* Start Data for this task *
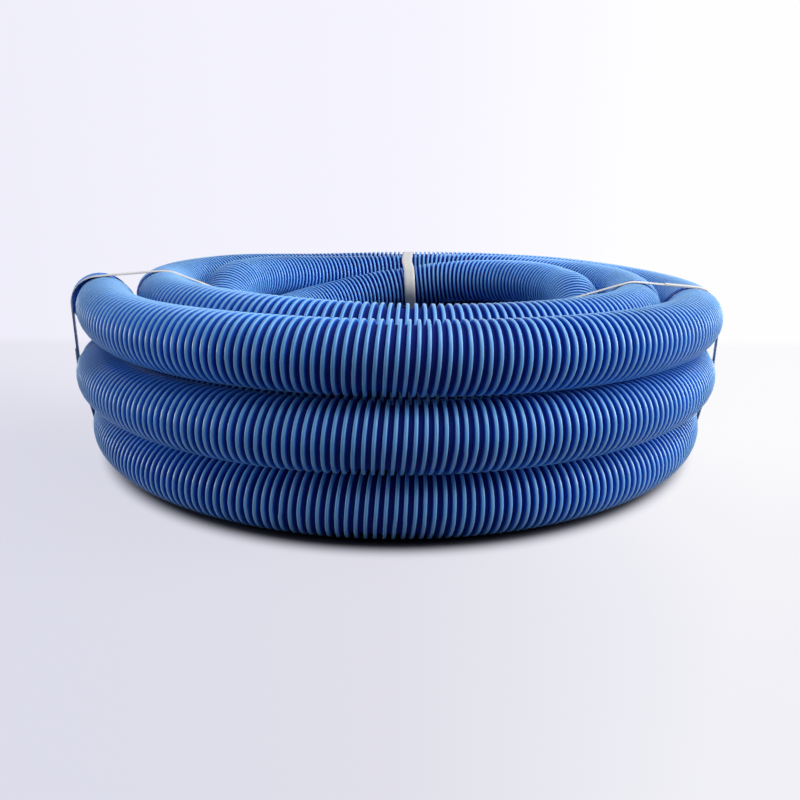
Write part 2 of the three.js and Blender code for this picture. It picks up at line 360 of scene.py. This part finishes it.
def bore_and_lips():
    """From the outer skin's edge over the rounded lip, through the bore and out again."""
    outer = valley_radius + MOUTH_RIB * RIB_HEIGHT + MOUTH_FLARE
    inner = outer - MOUTH_WALL
    depths = np.concatenate([
        np.arange(0, BORE_END_LENGTH, BORE_END_STEP),
        np.arange(BORE_END_LENGTH, hose_length / 2, BORE_STEP),
    ])
    bore = bore_radius + (inner - bore_radius) * mouth_flare(depths)
    lip = [(0, outer), (-LIP_ROUND, outer - LIP_ROUND), (-LIP_ROUND, inner + LIP_ROUND)]
    profile = np.array(lip + list(zip(depths, bore)))
    profile = np.concatenate([profile, (profile * [-1, 1] + [hose_length, 0])[::-1]])
    # Past the ends the lip goes straight on from the last ring.
    inside = np.clip(profile[:, 0], 0, hose_length)
    point = around(inside[:, None], np.repeat(profile[:, 1:], SIDES, 1))
    direction = frames_at(inside)[1]
    point += ((profile[:, 0] - inside)[:, None] * direction)[:, None, :]
    rings = len(profile)
    j, i = np.indices((rings - 1, SIDES))
    a, b = j * SIDES + i, j * SIDES + (i + 1) % SIDES
    faces = quads(a, a + SIDES, b + SIDES, b)
    passed = quads(j, j + 1, j + 1, j) / (rings - 1)
    turned = quads(i, i, i + 1, i + 1) / SIDES
    spots = strip_map(passed, turned, 1, SKIN_STRIPS)
    on_lip = np.minimum(profile[:, 0], hose_length - profile[:, 0]) <= 0
    tone = np.repeat(np.where(on_lip, LIP_TONE, BORE_TONE), SIDES)
    return point.reshape(-1, 3), faces, tone, spots


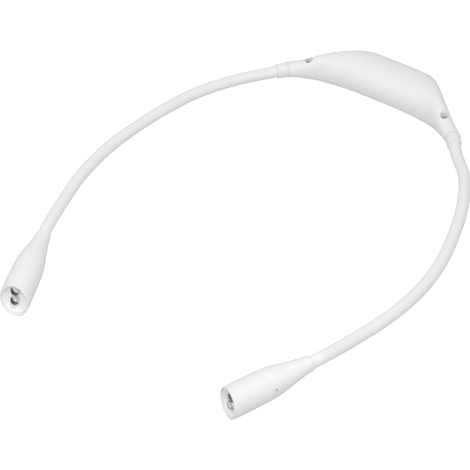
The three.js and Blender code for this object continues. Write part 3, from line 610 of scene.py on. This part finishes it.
def springWire(name, side, y):
    # Round wire along a spiral that narrows from the plate to the cell
    wire = contact["wireRadius"]
    share = np.linspace(0, 1, contact["springPoints"])
    angle = share * contact["turns"] * 2 * math.pi
    radius = mix(contact["size"] / 2 - wire * 3, cell["nubRadius"], share)
    start = bayHalfLength - gap - contact["thickness"]
    x = side * (start - share * (contact["springLength"] - gap - wire))
    line = np.stack((x, y + radius * np.cos(angle), cellHeight + radius * np.sin(angle)), axis=-1)
    along = unit(np.gradient(line, axis=0))
    return addGrid(name, ringsRound(line, along, wire, contact["wireSides"], (1, 0, 0)))


def makeContacts():
    # Three plates at the ends of the bay; a spring stands on two of them
    half, thick = contact["size"] / 2, contact["thickness"]
    frontY, rearY = bayMiddle - cell["pitch"] / 2, bayMiddle + cell["pitch"] / 2
    plans = (("positive", 1, frontY - half, frontY + half, None),
             ("negative", 1, rearY - half, rearY + half, rearY),
             ("bridge", -1, frontY - half, rearY + half, frontY))
    for name, side, low, high, springY in plans:
        outer = side * (bayHalfLength - gap)
        plate = boxPiece(f"contact_{name}_plate", (outer, low, cellHeight - half),
                         (outer - side * thick, high, cellHeight + half), contact["edge"])
        if springY is not None:
            plate = joined(f"contact_{name}_plate", plate, springWire("spring", side, springY))
        dress(plate, "nickelPlate", [f"contact_{name}"], "housing")


bayMiddle = (housing["backDepth"] * housing["bayBackShare"] - housing["frontDepth"]) / 2
bayHalfLength = (cell["length"] + contact["springLength"] + contact["thickness"] * 2 + gap * 4) / 2
bayHalfWidth = cell["pitch"] / 2 + cell["radius"] + gap
cellHeight = door["thickness"] + gap + cell["radius"]
doorHalfLength, doorHalfWidth = bayHalfLength - gap, bayHalfWidth - door["margin"]
doorHinge = (bayMiddle - doorHalfWidth + door["thickness"] / 2, door["thickness"] / 2)
tailPlane = housing["halfLength"] - housing["tailLength"]
screwBore = screw["shankRadius"] + gap

makeHousingTop()
makeHousingBottom()
makeDoor()
makeScrews()
makeCollars()
print("housing made")
makeCells()
makeContacts()
print("battery bay made")


# Heads, each in its own axes: the neck at the origin, forward along -Y, up along +Z and
# outwards along +X on the wearer's right
head = {
    "length": 43.4, "radius": 8.05, "wall": 1.1, "lean": 3.46, "roll": 18.4, "neckEdge": 0.5,
    "neckFlare": 0.1, "neckRun": 3, "neckClear": 0.7, "floorClear": 0.6, "mouthShare": 0.955,
    "rimEdge": 0.32, "rimClear": 0.512,
    "outlineShares": ((0, 0.484), (0.06, 0.51), (0.12, 0.563), (0.25, 0.7), (0.38, 0.857), (0.52, 0.958),
                      (0.7, 0.99), (0.85, 1), (0.965, 0.995), (1, 0.972)),
    "sides": 128,
}
cup = {"wall": 0.7, "taper": 0.3, "floor": 1.2, "depth": 2.2, "setback": 0.9, "legThickness": 0.8,
       "legWidth": 3, "legEdge": 0.15, "stepCount": 3, "stepHeight": 0.14, "stepSlope": 0.02, "snug": 0.06}
# The lamp's inner profiles are radius, height above the seat and rounding of each corner
led = {"radius": 2.4, "flangeRadius": 2.55, "flangeLength": 1, "domeLength": 3.2, "pitch": 5.4, "seat": 1.3,
       "base": ((0, 0, 0), (2.1, 0, 0.15), (2.1, -1, 0.1), (0, -1, 0)),
       "reflector": ((0, 0.05, 0), (0.75, 0.05, 0.1), (0.95, 0.5, 0.05), (0.75, 0.5, 0.05),
                     (0.45, 0.25, 0.05), (0, 0.25, 0)),
       "bead": ((0, 0.3, 0), (0.42, 0.3, 0.03), (0.6, 0.46, 0.05), (0, 0.52, 0)), "offset": 0.35,
       "anvilRadius": 1.5, "anvilThick": 0.42, "anvilFoot": 0.05, "anvilHeight": 0.95, "anvilFall": 0.9,
       "anvilHalf": 54,
       # Each lamp's anvil is turned so that its painted shade falls where that lamp shows dark
       "anvilTurn": {"right_upper": 252, "right_lower": 140, "left_upper": 218, "left_lower": 218}}
snap = {"pegRadius": 0.45, "holeRadius": 0.75, "alongShare": 0.47, "angle": 57}
pushSwitch = {"height": 2.6, "along": 20}
board = {"thickness": 1, "rise": 1}
button = {"radius": 2.4, "stemRadius": 1.5, "flangeRadius": 3.1, "flangeThickness": 0.8, "proud": 0.9,
          "travel": 0.5, "dish": (0.35, 0.32), "dishShares": (0.45, 0.72)}
crimp = {"back": 6, "coreBeyond": 3}
cupFront = head["length"] - cup["setback"]
cupFloor = cupFront - cup["depth"]
cupBack = cupFloor - cup["floor"]
snapPlace = -snap["alongShare"] * head["length"]

# How each head is turned, and where each arm runs: shares of the loop's half width, of the reach
# and of the neck's rise
routes = {
    "right": {"yaw": 36.8, "pitch": -18,
              "places": ((0.739, 0.137, 0.14), (0.853, 0.254, 0.31), (0.933, 0.379, 0.44),
                         (0.99, 0.508, 0.54), (1.009, 0.641, 0.65), (0.986, 0.773, 0.77),
                         (0.931, 0.903, 0.89))},
    "left": {"yaw": 18.7, "pitch": -6.9,
             "places": ((0.702, 0.128, 0.12), (0.81, 0.244, 0.28), (0.871, 0.369, 0.44), (0.909, 0.497, 0.54),
                        (0.922, 0.627, 0.66), (0.897, 0.756, 0.8), (0.84, 0.882, 0.94))},
}


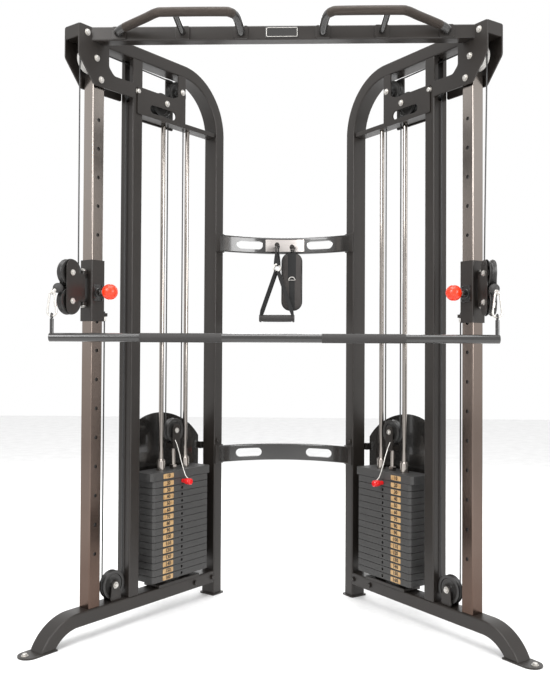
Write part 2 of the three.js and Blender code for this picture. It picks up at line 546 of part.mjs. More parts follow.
* End Data for this task *
### Given instruction
Every record shown above must be echoed exactly.

### Full answer
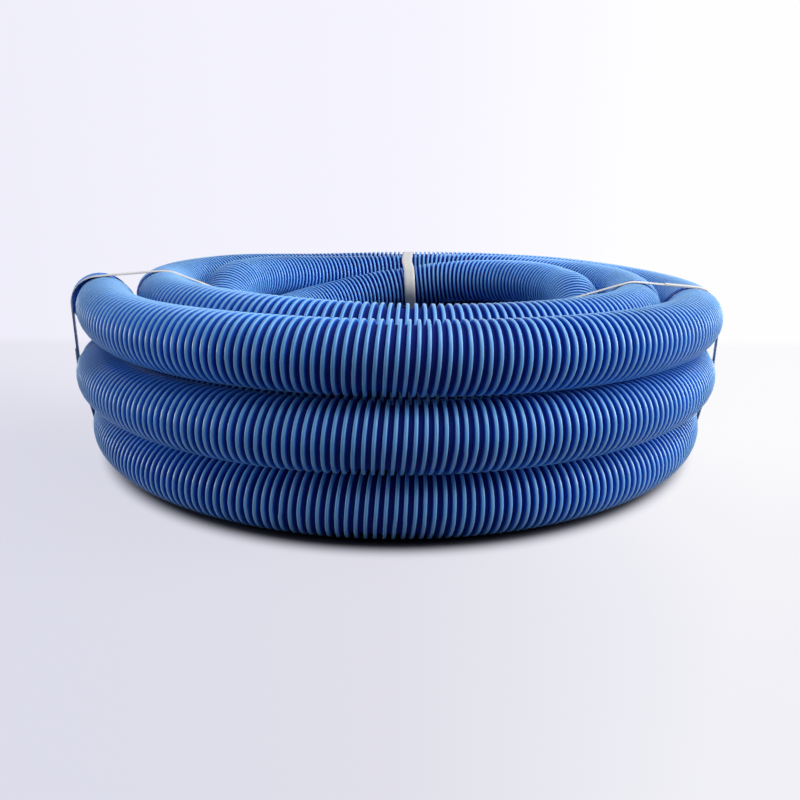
Write part 2 of the three.js and Blender code for this picture. It picks up at line 360 of scene.py. This part finishes it.
def bore_and_lips():
    """From the outer skin's edge over the rounded lip, through the bore and out again."""
    outer = valley_radius + MOUTH_RIB * RIB_HEIGHT + MOUTH_FLARE
    inner = outer - MOUTH_WALL
    depths = np.concatenate([
        np.arange(0, BORE_END_LENGTH, BORE_END_STEP),
        np.arange(BORE_END_LENGTH, hose_length / 2, BORE_STEP),
    ])
    bore = bore_radius + (inner - bore_radius) * mouth_flare(depths)
    lip = [(0, outer), (-LIP_ROUND, outer - LIP_ROUND), (-LIP_ROUND, inner + LIP_ROUND)]
    profile = np.array(lip + list(zip(depths, bore)))
    profile = np.concatenate([profile, (profile * [-1, 1] + [hose_length, 0])[::-1]])
    # Past the ends the lip goes straight on from the last ring.
    inside = np.clip(profile[:, 0], 0, hose_length)
    point = around(inside[:, None], np.repeat(profile[:, 1:], SIDES, 1))
    direction = frames_at(inside)[1]
    point += ((profile[:, 0] - inside)[:, None] * direction)[:, None, :]
    rings = len(profile)
    j, i = np.indices((rings - 1, SIDES))
    a, b = j * SIDES + i, j * SIDES + (i + 1) % SIDES
    faces = quads(a, a + SIDES, b + SIDES, b)
    passed = quads(j, j + 1, j + 1, j) / (rings - 1)
    turned = quads(i, i, i + 1, i + 1) / SIDES
    spots = strip_map(passed, turned, 1, SKIN_STRIPS)
    on_lip = np.minimum(profile[:, 0], hose_length - profile[:, 0]) <= 0
    tone = np.repeat(np.where(on_lip, LIP_TONE, BORE_TONE), SIDES)
    return point.reshape(-1, 3), faces, tone, spots


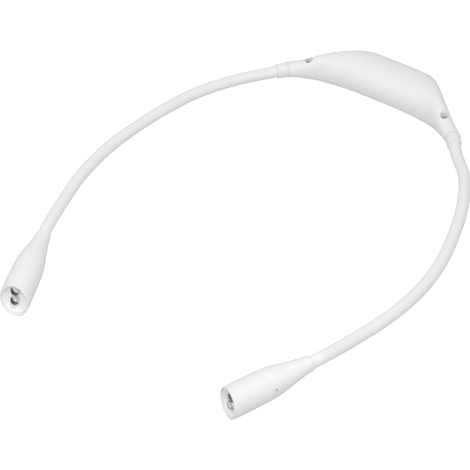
The three.js and Blender code for this object continues. Write part 3, from line 610 of scene.py on. This part finishes it.
def springWire(name, side, y):
    # Round wire along a spiral that narrows from the plate to the cell
    wire = contact["wireRadius"]
    share = np.linspace(0, 1, contact["springPoints"])
    angle = share * contact["turns"] * 2 * math.pi
    radius = mix(contact["size"] / 2 - wire * 3, cell["nubRadius"], share)
    start = bayHalfLength - gap - contact["thickness"]
    x = side * (start - share * (contact["springLength"] - gap - wire))
    line = np.stack((x, y + radius * np.cos(angle), cellHeight + radius * np.sin(angle)), axis=-1)
    along = unit(np.gradient(line, axis=0))
    return addGrid(name, ringsRound(line, along, wire, contact["wireSides"], (1, 0, 0)))


def makeContacts():
    # Three plates at the ends of the bay; a spring stands on two of them
    half, thick = contact["size"] / 2, contact["thickness"]
    frontY, rearY = bayMiddle - cell["pitch"] / 2, bayMiddle + cell["pitch"] / 2
    plans = (("positive", 1, frontY - half, frontY + half, None),
             ("negative", 1, rearY - half, rearY + half, rearY),
             ("bridge", -1, frontY - half, rearY + half, frontY))
    for name, side, low, high, springY in plans:
        outer = side * (bayHalfLength - gap)
        plate = boxPiece(f"contact_{name}_plate", (outer, low, cellHeight - half),
                         (outer - side * thick, high, cellHeight + half), contact["edge"])
        if springY is not None:
            plate = joined(f"contact_{name}_plate", plate, springWire("spring", side, springY))
        dress(plate, "nickelPlate", [f"contact_{name}"], "housing")


bayMiddle = (housing["backDepth"] * housing["bayBackShare"] - housing["frontDepth"]) / 2
bayHalfLength = (cell["length"] + contact["springLength"] + contact["thickness"] * 2 + gap * 4) / 2
bayHalfWidth = cell["pitch"] / 2 + cell["radius"] + gap
cellHeight = door["thickness"] + gap + cell["radius"]
doorHalfLength, doorHalfWidth = bayHalfLength - gap, bayHalfWidth - door["margin"]
doorHinge = (bayMiddle - doorHalfWidth + door["thickness"] / 2, door["thickness"] / 2)
tailPlane = housing["halfLength"] - housing["tailLength"]
screwBore = screw["shankRadius"] + gap

makeHousingTop()
makeHousingBottom()
makeDoor()
makeScrews()
makeCollars()
print("housing made")
makeCells()
makeContacts()
print("battery bay made")


# Heads, each in its own axes: the neck at the origin, forward along -Y, up along +Z and
# outwards along +X on the wearer's right
head = {
    "length": 43.4, "radius": 8.05, "wall": 1.1, "lean": 3.46, "roll": 18.4, "neckEdge": 0.5,
    "neckFlare": 0.1, "neckRun": 3, "neckClear": 0.7, "floorClear": 0.6, "mouthShare": 0.955,
    "rimEdge": 0.32, "rimClear": 0.512,
    "outlineShares": ((0, 0.484), (0.06, 0.51), (0.12, 0.563), (0.25, 0.7), (0.38, 0.857), (0.52, 0.958),
                      (0.7, 0.99), (0.85, 1), (0.965, 0.995), (1, 0.972)),
    "sides": 128,
}
cup = {"wall": 0.7, "taper": 0.3, "floor": 1.2, "depth": 2.2, "setback": 0.9, "legThickness": 0.8,
       "legWidth": 3, "legEdge": 0.15, "stepCount": 3, "stepHeight": 0.14, "stepSlope": 0.02, "snug": 0.06}
# The lamp's inner profiles are radius, height above the seat and rounding of each corner
led = {"radius": 2.4, "flangeRadius": 2.55, "flangeLength": 1, "domeLength": 3.2, "pitch": 5.4, "seat": 1.3,
       "base": ((0, 0, 0), (2.1, 0, 0.15), (2.1, -1, 0.1), (0, -1, 0)),
       "reflector": ((0, 0.05, 0), (0.75, 0.05, 0.1), (0.95, 0.5, 0.05), (0.75, 0.5, 0.05),
                     (0.45, 0.25, 0.05), (0, 0.25, 0)),
       "bead": ((0, 0.3, 0), (0.42, 0.3, 0.03), (0.6, 0.46, 0.05), (0, 0.52, 0)), "offset": 0.35,
       "anvilRadius": 1.5, "anvilThick": 0.42, "anvilFoot": 0.05, "anvilHeight": 0.95, "anvilFall": 0.9,
       "anvilHalf": 54,
       # Each lamp's anvil is turned so that its painted shade falls where that lamp shows dark
       "anvilTurn": {"right_upper": 252, "right_lower": 140, "left_upper": 218, "left_lower": 218}}
snap = {"pegRadius": 0.45, "holeRadius": 0.75, "alongShare": 0.47, "angle": 57}
pushSwitch = {"height": 2.6, "along": 20}
board = {"thickness": 1, "rise": 1}
button = {"radius": 2.4, "stemRadius": 1.5, "flangeRadius": 3.1, "flangeThickness": 0.8, "proud": 0.9,
          "travel": 0.5, "dish": (0.35, 0.32), "dishShares": (0.45, 0.72)}
crimp = {"back": 6, "coreBeyond": 3}
cupFront = head["length"] - cup["setback"]
cupFloor = cupFront - cup["depth"]
cupBack = cupFloor - cup["floor"]
snapPlace = -snap["alongShare"] * head["length"]

# How each head is turned, and where each arm runs: shares of the loop's half width, of the reach
# and of the neck's rise
routes = {
    "right": {"yaw": 36.8, "pitch": -18,
              "places": ((0.739, 0.137, 0.14), (0.853, 0.254, 0.31), (0.933, 0.379, 0.44),
                         (0.99, 0.508, 0.54), (1.009, 0.641, 0.65), (0.986, 0.773, 0.77),
                         (0.931, 0.903, 0.89))},
    "left": {"yaw": 18.7, "pitch": -6.9,
             "places": ((0.702, 0.128, 0.12), (0.81, 0.244, 0.28), (0.871, 0.369, 0.44), (0.909, 0.497, 0.54),
                        (0.922, 0.627, 0.66), (0.897, 0.756, 0.8), (0.84, 0.882, 0.94))},
}


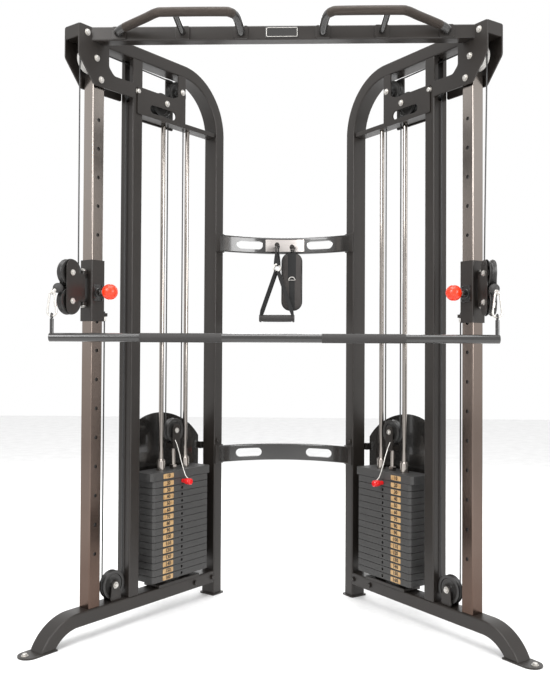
Write part 2 of the three.js and Blender code for this picture. It picks up at line 546 of part.mjs. More parts follow.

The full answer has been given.